Nutrition for Combat Sports

Earlier this year I had the opportunity to drive 13 different super cars as part of a photo shoot for a magazine. It was a pretty wild experience to say the least. At one point, however, the Ferrari 812 needed to be filled up with gas and I took it to the station just for fun. When I arrived, I felt like it was my first time pumping gas again – I checked and double-checked to make sure I was putting the right fuel into the tank.

Why was I so cautious? Because I knew how valuable the car was. If it were a beat up commuter car, I would have bought the cheapest fuel possible without thinking twice.

This is how it goes with nutrition also. There are many different ways to fuel our bodies, but how much care we put into this process says a lot about the way we view both ourselves and our sport. To perform at our very best, our nutrition needs to at least match our level of commitment to training.

So what does a good diet look like?

Simply put, a good diet is going to provide all of the energy (calories) necessary to optimally both perform and recover, while also including all of the vitamins, minerals and water necessary to keep the body healthy and functioning well.

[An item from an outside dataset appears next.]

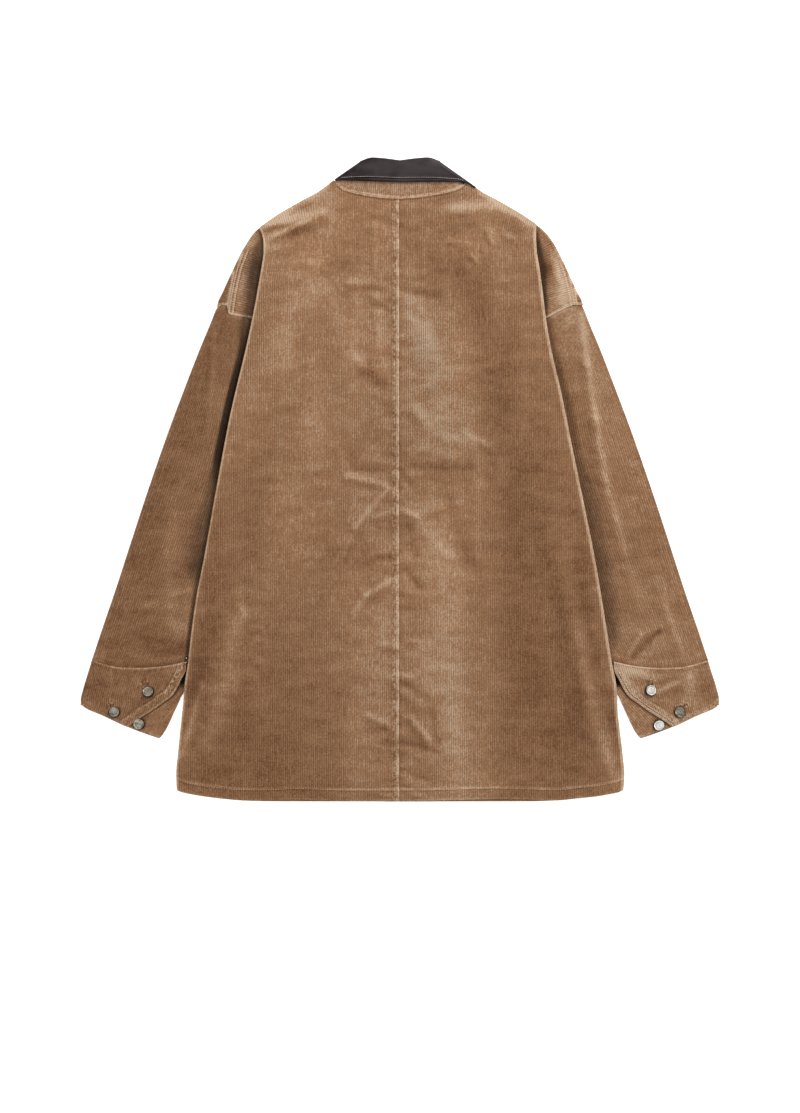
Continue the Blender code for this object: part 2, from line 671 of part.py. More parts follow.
def cuff(side):
    """One band: the flap on top, round the outer fold, below, and back in under the flap."""
    flap, outer_turn, lower, inner_turn, tuck = CUFF_COLUMNS, 3, 7, 2, 4

    def seam(u):
        x = between(*CUFF_TOP, u)
        return (x, CUFF_SEAM("y", x) - SEAM_GAP)

    def edge(u):
        x = between(*CUFF_FOOT, u)
        return (x, CUFF_EDGE("y", x))

    def outer(v):
        y = between(seam(0)[1], edge(0)[1], v)
        return (OUTLINE("x", y) - EDGE_INSET, y)

    def inner(v):
        y = between(seam(1)[1], edge(1)[1], v)
        return (CUFF_INNER("x", y) + INNER_INSET, y)

    def flap_edge(u):
        x = between(CUFF_FOOT[0], FLAP_FOOT[0], u)
        return (x, CUFF_EDGE("y", x))

    def flap_end(v):
        y = between(seam(1)[1], FLAP_FOOT[1], v)
        return (max(FLAP_END("x", y), CUFF_INNER("x", y) + FLAP_INSET), y)

    def form(i, j):
        v = j / CUFF_ROWS
        if i <= flap:
            x, y = patch(seam, flap_edge, outer, flap_end, 1 - i / flap, v)
            return (side * x, y, sleeve_height(side, x, y))
        i -= flap
        if i <= outer_turn:
            x, y = outer(v)
            radius = (sleeve_height(side, x, y) - FLOOR_PLY) / 2
            a = math.pi * i / outer_turn
            x += radius * math.sin(a)
            return (side * x, y, FLOOR_PLY + radius * (1 + math.cos(a)))
        i -= outer_turn
        if i <= lower:
            x, y = patch(seam, edge, outer, inner, i / lower, v)
            return (side * x, y, FLOOR_PLY)
        i -= lower
        radius = (UNDER_END_HEIGHT - FLOOR_PLY) / 2
        if i <= inner_turn:
            x, y = inner(v)
            a = math.pi * i / inner_turn
            x -= radius * math.sin(a)
            return (side * x, y, FLOOR_PLY + radius * (1 - math.cos(a)))
        i -= inner_turn
        hidden = (flap_end(v)[0] + UNDER_END_TUCK - inner(v)[0]) / (outer(v)[0] - inner(v)[0])
        x, y = patch(seam, edge, outer, inner, 1 - hidden * i / tuck, v)
        return (side * x, y, UNDER_END_HEIGHT)

    columns = flap + outer_turn + lower + inner_turn + tuck
    return cloth(f"cuff_{side_word(side)}", columns, CUFF_ROWS, form)


def side_angle(turn):
    """How far round the side of the neck the collar has turned: 0 on the back, pi at the front."""
    start, end = SIDE_TURN
    return math.pi * min(max((abs(turn) - start) / (end - start), 0.0), 1.0)


def collar_out(turn, line):
    side = -1 if turn < 0 else 1
    return Vector((side * TURN_OUT[line][0], TURN_OUT[line][1], 0.0))


def collar_inward(turn):
    """From the leaf towards the stand: down on the back, inward at the side, up at the front."""
    a = side_angle(turn)
    return -collar_out(turn, "crease") * math.sin(a) - Vector((0.0, 0.0, math.cos(a)))


def collar_point(turn, line):
    """A point of one of the collar's lines. turn runs from -1 to 1 round the neck."""
    side = -1 if turn < 0 else 1
    start, end = SIDE_TURN
    a = side_angle(turn)
    less, more, comes, goes = LEFT_SHORT[line] if side < 0 else (0, 0, 0, 1)
    share = smooth((abs(turn) - comes) / (start - comes)) * smooth((goes - abs(turn)) / (goes - end))
    short = Vector((less, more, 0.0)) * share
    if 0 < a < math.pi:
        over, under = COLLAR(f"{line}_z", start), COLLAR(f"{line}_z", end)
        radius = (over - under) / 2
        y = between(COLLAR(f"{line}_y", start), COLLAR(f"{line}_y", end), a / math.pi)
        point = Vector((side * COLLAR(f"{line}_x", start), y, over - radius * (1 - math.cos(a))))
        return point + short + collar_out(turn, line) * radius * math.sin(a)
    at = [COLLAR(f"{line}_{axis}", abs(turn)) for axis in "xyz"]
    return Vector((side * at[0], at[1], at[2])) + short


def collar_turn(i):
    k = i - (len(TURNS) - 1)
    return TURNS[k] if k >= 0 else -TURNS[-k]


def collar_stand():
    """The corduroy band from the neck seam up to the crease, inside the leaf."""
    rows = 3

    def form(i, j):
        turn = collar_turn(i)
        neck, crease = collar_point(turn, "neck"), collar_point(turn, "crease")
        leaf = collar_point(turn, "leaf")
        crease += collar_inward(turn) * (LEAF_CLEAR + 1.0) + (leaf - crease).normalized() * 3.0
        if abs(turn) < 0.4:
            neck.z = back_height(neck.x, neck.y)
        return neck.lerp(crease, j / rows)

    return cloth("collar_stand", 2 * len(TURNS) - 2, rows, form)


def collar_leaf():
    """The leather leaf: it turns over the top of the stand and runs out to its edge."""
    rows = 5

    def form(i, j):
        turn = collar_turn(i)
        crease, edge = collar_point(turn, "crease"), collar_point(turn, "leaf")
        inward = collar_inward(turn)
        over = crease - edge
        over = (over - inward * over.dot(inward)).normalized()
        if j == 0:
            return crease + inward * 2 * CREASE_RADIUS
        if j == 1:
            return crease + (inward + over) * CREASE_RADIUS
        t = (j - 2) / (rows - 2)
        point = crease.lerp(edge, t)
        if abs(turn) < SIDE_TURN[0]:
            point.z += 1.6 * math.sin(math.pi * t)
        return point

    columns = 2 * len(TURNS) - 2
    return cloth("collar_leaf", columns, rows, form, wall=LEATHER, look=LEATHER_LOOK)


def button(name, x, y, z, shank, tilt):
    """A turned tack button: a shank, a plain dished face and a raised rim."""
    profile = [
        (0.0, 0.7), (5.2, 0.7), (6.0, 1.1), (6.7, 0.9), (BUTTON_RADIUS, 0.2), (6.5, -0.8),
        (SHANK_RADIUS, -1.0), (SHANK_RADIUS, -1.0 - shank), (0.0, -1.0 - shank),
    ]  # fmt: skip
    bm = bmesh.new()
    verts = [bm.verts.new((r * MM, 0.0, h * MM)) for r, h in profile]
    for a, b in zip(verts, verts[1:]):
        bm.edges.new((a, b))
    bmesh.ops.spin(
        bm,
        geom=bm.verts[:] + bm.edges[:],
        axis=(0, 0, 1),
        cent=(0, 0, 0),
        angle=math.tau,
        steps=BUTTON_SIDES,
        use_merge=True,
    )
    bmesh.ops.remove_doubles(bm, verts=bm.verts, dist=1e-6)
    bmesh.ops.recalc_face_normals(bm, faces=bm.faces)
    mesh = bpy.data.meshes.new(name)
    bm.to_mesh(mesh)
    bm.free()
    piece = add(name, mesh, METAL)
    turn = Matrix.Rotation(math.radians(tilt), 4, "Y")
    piece.matrix_world = Matrix.Translation(place((x, y, z))) @ turn
    return piece


def main():
    for old in list(bpy.data.objects):
        bpy.data.objects.remove(old, do_unlink=True)
    group = bpy.data.collections.new(COLLECTION)
    bpy.context.scene.collection.children.link(group)

    for side in (-1, 1):
        back(side)
        shoulder_end(side)
        front(side)
        sleeve(side)
        cuff(side)
        for which, x, y, z, shank, tilt in CUFF_BUTTONS:
            name = f"button_{side_word(side)}_{which}"
            button(name, side * x, y, z, shank, side * tilt)
    collar_stand()
    collar_leaf()


main()
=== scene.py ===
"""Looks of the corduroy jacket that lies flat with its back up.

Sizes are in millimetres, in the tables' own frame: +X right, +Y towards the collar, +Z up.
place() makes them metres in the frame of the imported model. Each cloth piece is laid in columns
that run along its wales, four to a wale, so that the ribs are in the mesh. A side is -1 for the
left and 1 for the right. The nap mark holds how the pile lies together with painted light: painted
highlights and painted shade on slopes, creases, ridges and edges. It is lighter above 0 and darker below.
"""
import math

import bmesh
import bpy
import numpy as np
from mathutils import Euler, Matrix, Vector


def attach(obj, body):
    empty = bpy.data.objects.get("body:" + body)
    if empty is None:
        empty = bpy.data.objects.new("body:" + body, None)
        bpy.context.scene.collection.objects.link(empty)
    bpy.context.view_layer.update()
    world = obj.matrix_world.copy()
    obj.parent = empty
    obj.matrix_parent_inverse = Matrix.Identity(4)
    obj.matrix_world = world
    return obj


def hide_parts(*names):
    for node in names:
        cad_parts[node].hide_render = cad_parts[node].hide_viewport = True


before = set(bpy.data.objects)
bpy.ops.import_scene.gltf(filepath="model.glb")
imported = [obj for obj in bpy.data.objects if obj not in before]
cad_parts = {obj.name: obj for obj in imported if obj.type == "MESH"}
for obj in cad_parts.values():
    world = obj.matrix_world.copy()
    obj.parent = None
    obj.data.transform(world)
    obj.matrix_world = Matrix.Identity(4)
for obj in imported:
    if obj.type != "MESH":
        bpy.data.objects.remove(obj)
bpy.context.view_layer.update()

MM = 0.001
SIDES = {-1: "left", 1: "right"}
UP = (0.0, 0.0, 1.0)
MIDDLE_Y = 0.48  # the tables' y of the middle of the garment's length
CLOTH = 1.6
HALF = CLOTH / 2
SEAM_GAP = 0.3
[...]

Of all food we can put in our bodies, there are three types that provide energy – fats, proteins and carbohydrates. These are called “macronutrients.” Fats provide the most energy per gram (9kcal/g), while proteins and carbs contain 4kcal/gram (To make it simpler, just think “9 energies” per gram or “4 energies per gram”). While each macronutrient provides energy to the body, they do so in unique ways. Fats, for example, are generally broken down and turned into energy during lower intensity movement, while carbohydrates are converted to glycogen, stored in the muscles, and utilized during higher intensity training. Protein is crucial for muscle growth and recovery.

Sparring or rolling? Yep, glycogen is your number one energy source.

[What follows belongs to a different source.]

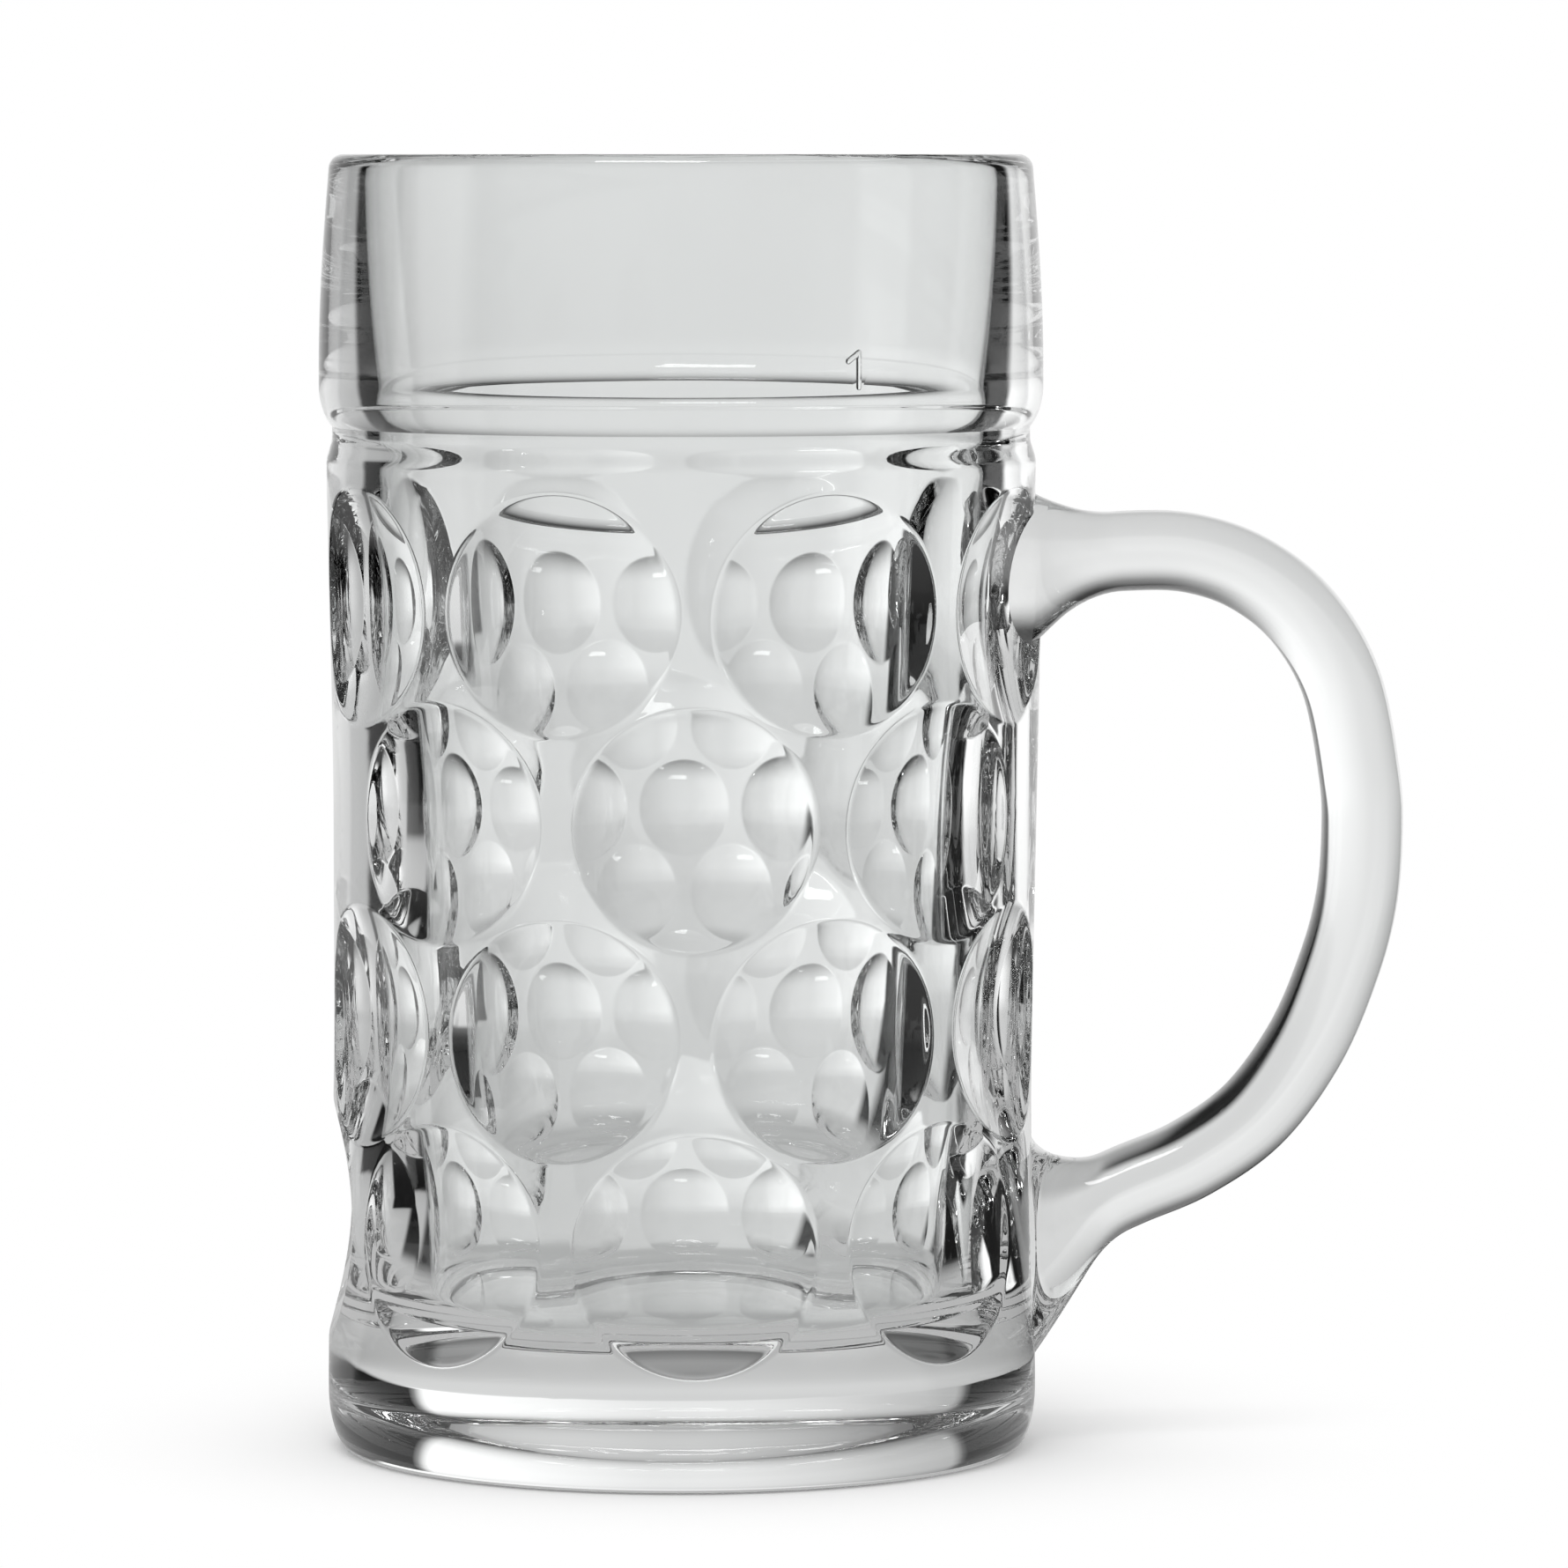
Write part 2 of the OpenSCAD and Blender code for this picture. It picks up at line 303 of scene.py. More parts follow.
def buildBarrelTree(tiles):
    # sets the tiles out in staggered rows, bends them round the barrel and joins them to the plain parts
    tree = bpy.data.node_groups.new("dimpledBarrel", "GeometryNodeTree")
    tree.is_modifier = True
    sizes = {
        "Places": barrel["places"],
        "Rows": barrel["rows"],
        "Top Row": barrel["topRow"],
        "Row Pitch": (barrel["topRow"] - barrel["lowRow"]) / (barrel["rows"] - 1),
        "Radius": barrel["radius"],
        "Edge Softness": dimple["edgeSoftness"],
        "Rib Softness": rib["softness"],
    }
    tree.interface.new_socket("Geometry", in_out="INPUT", socket_type="NodeSocketGeometry")
    for label, tile, first, final in tiles:
        tree.interface.new_socket(label, in_out="INPUT", socket_type="NodeSocketObject")
    for label in sizes:
        kind = "NodeSocketInt" if label in ("Places", "Rows") else "NodeSocketFloat"
        tree.interface.new_socket(label, in_out="INPUT", socket_type=kind)
    tree.interface.new_socket("Glass", in_out="INPUT", socket_type="NodeSocketMaterial")
    tree.interface.new_socket("Geometry", in_out="OUTPUT", socket_type="NodeSocketGeometry")
    nodes = Nodes(tree)
    group = nodes.add("NodeGroupInput")
    take = {socket.name: Link(nodes, socket) for socket in group.outputs if socket.name}

    points = nodes.get("GeometryNodePoints", None, {"Count": take["Places"] * take["Rows"]})
    index = nodes.get("GeometryNodeInputIndex")
    row = (index / take["Places"]).math("FLOOR")
    place = index - row * take["Places"]
    odd = row.math("MODULO", 2)
    spacing = take["Radius"] * math.tau / take["Places"]
    lattice = nodes.get("ShaderNodeCombineXYZ", None, {
        "X": (place + 0.5 - odd * 0.5) * spacing,
        "Y": take["Top Row"] - row * take["Row Pitch"]})
    placed = nodes.get("GeometryNodeSetPosition", None, {"Geometry": points, "Position": lattice})

    # the handle takes one place in every second row, and the place across from it is plain once
    handleSide = odd * place.math("COMPARE", barrel["handlePlace"], 0.1)
    farSide = (row.math("COMPARE", barrel["bareRow"], 0.1)
               * place.math("COMPARE", barrel["barePlace"], 0.1))
    plain = nodes.get("GeometryNodeStoreNamedAttribute", {"data_type": "FLOAT"}, {
        "Geometry": placed, "Name": "plain", "Value": (handleSide + farSide).math("MINIMUM", 1)})
    join = nodes.add("GeometryNodeJoinGeometry")
    for label, tile, first, final in tiles:
        shown = row.math("GREATER_THAN", first) * row.math("LESS_THAN", final)
        source = nodes.get("GeometryNodeObjectInfo", {"transform_space": "ORIGINAL"},
                           {"Object": take[label]}, "Geometry")
        nodes.put(join.inputs[0], nodes.get("GeometryNodeInstanceOnPoints", None, {
            "Points": plain, "Selection": shown, "Instance": source}))
    sheet = nodes.get("GeometryNodeRealizeInstances", None, {0: Link(nodes, join.outputs[0])})

    # bend: across becomes the angle, and each dish is set down from the flared barrel and cut off by it
    flat = nodes.add("ShaderNodeSeparateXYZ", None, {0: nodes.get("GeometryNodeInputPosition")})
    across, height, dish = (Link(nodes, socket) for socket in flat.outputs)
    isPlain = nodes.get("GeometryNodeInputNamedAttribute", {"data_type": "FLOAT"}, {"Name": "plain"})
    angle = across / take["Radius"] - math.pi / 2
    base = barrelRadius(height)
    along = clampUnit((height - rib["lowEnd"]) / (rib["topEnd"] - rib["lowEnd"]))
    past = ease((height - rib["topEnd"]) / rib["fade"]) + ease((rib["lowEnd"] - height) / rib["fade"])
    ribRadius = rib["lowRadius"] + along * (rib["topRadius"] - rib["lowRadius"]) - past * rib["drop"]
    sideways = angle.math("SINE") * rib["axis"]
    ribOut = angle.math("COSINE") * rib["axis"] + (ribRadius * ribRadius - sideways * sideways).math("SQRT")
    ribLift = base.math("SMOOTH_MAX", ribOut, take["Rib Softness"]) - base
    depth = dish + isPlain * dimple["radius"]
    dished = base.math("SMOOTH_MIN", base + depth, take["Edge Softness"])
    out = dished + ribLift * ease((depth + rib["sunk"]) / (rib["sunk"] + rib["clear"]))
    bent = nodes.get("ShaderNodeCombineXYZ", None, {
        "X": out * angle.math("COSINE"), "Y": out * angle.math("SINE"), "Z": height})
    wrapped = nodes.get("GeometryNodeSetPosition", None, {"Geometry": sheet, "Position": bent})

    whole = nodes.add("GeometryNodeJoinGeometry")
    nodes.put(whole.inputs[0], wrapped)
    nodes.put(whole.inputs[0], take["Geometry"])
    merged = nodes.get("GeometryNodeMergeByDistance", None, {
        "Geometry": Link(nodes, whole.outputs[0]), "Distance": barrel["seam"]})
    solid = nodes.get("GeometryNodeRealizeInstances", None, {0: merged})
    finished = nodes.get("GeometryNodeSetMaterial", None, {"Geometry": solid, "Material": take["Glass"]})
    nodes.add("NodeGroupOutput", None, {"Geometry": finished})
    return tree, sizes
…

So does this mean we should be fueling ourselves with a carb heavy diet? Good question, but hold on a minute. We’ll get there…

The other three types of nutrients we consume are called “micronutrients” because they don’t provide the body any energy (calories) at all. These are vitamins, minerals and water. All three of these play a huge role in keeping body functions working properly as well as maintaining the immune system. This is why the saying, “an apple a day keeps the doctor away,” though truth is, there is no vitamin or mineral that comes via fruit that we can’t get in vegetables, so the saying should probably go, “1 cup of spinach a day keeps the doctor away…” but it just doesn’t have the same ring.

Okay, so we have nutrients that provide energy and others that keep us functioning well. But this still doesn’t answer what I should eat!

Fair. But truth is, depending on a wide range of factors, the answer is going to be different for each individual. So while we may get into this a bit more down the road, let me at least offer some basic guidelines for establishing a healthy diet.

STEP 1: Determine how many calories you need to consume depending on your aim. This number will go up or down depending on whether you’re trying to gain weight, lose weight, or even how much you’re training each day.

STEP 2: Set your protein intake. Regardless of the goal, it should be set at approximately 1g of protein per pound of bodyweight.

STEP 3: Fill in the remaining calories with a combination of fats and carbohydrates.

While there is so much that could be said about nutrition and training BJJ or kickboxing, for now let’s just simplify it all by saying this: Eat real foods, enough protein, tons of veggies and drink water so that you always pee clear. Do that and it should put most of us on the right track.

Processed foods, excess alcohol, sugar, on the other hand… these would be the equivalent of putting cheap gas in a supercar.

As you continue to train, don’t be the beat up commuter car. Let your discipline in training carry over to your discipline in the kitchen and treat yourself like a Ferrari.

I think it’s an experiment worth exploring.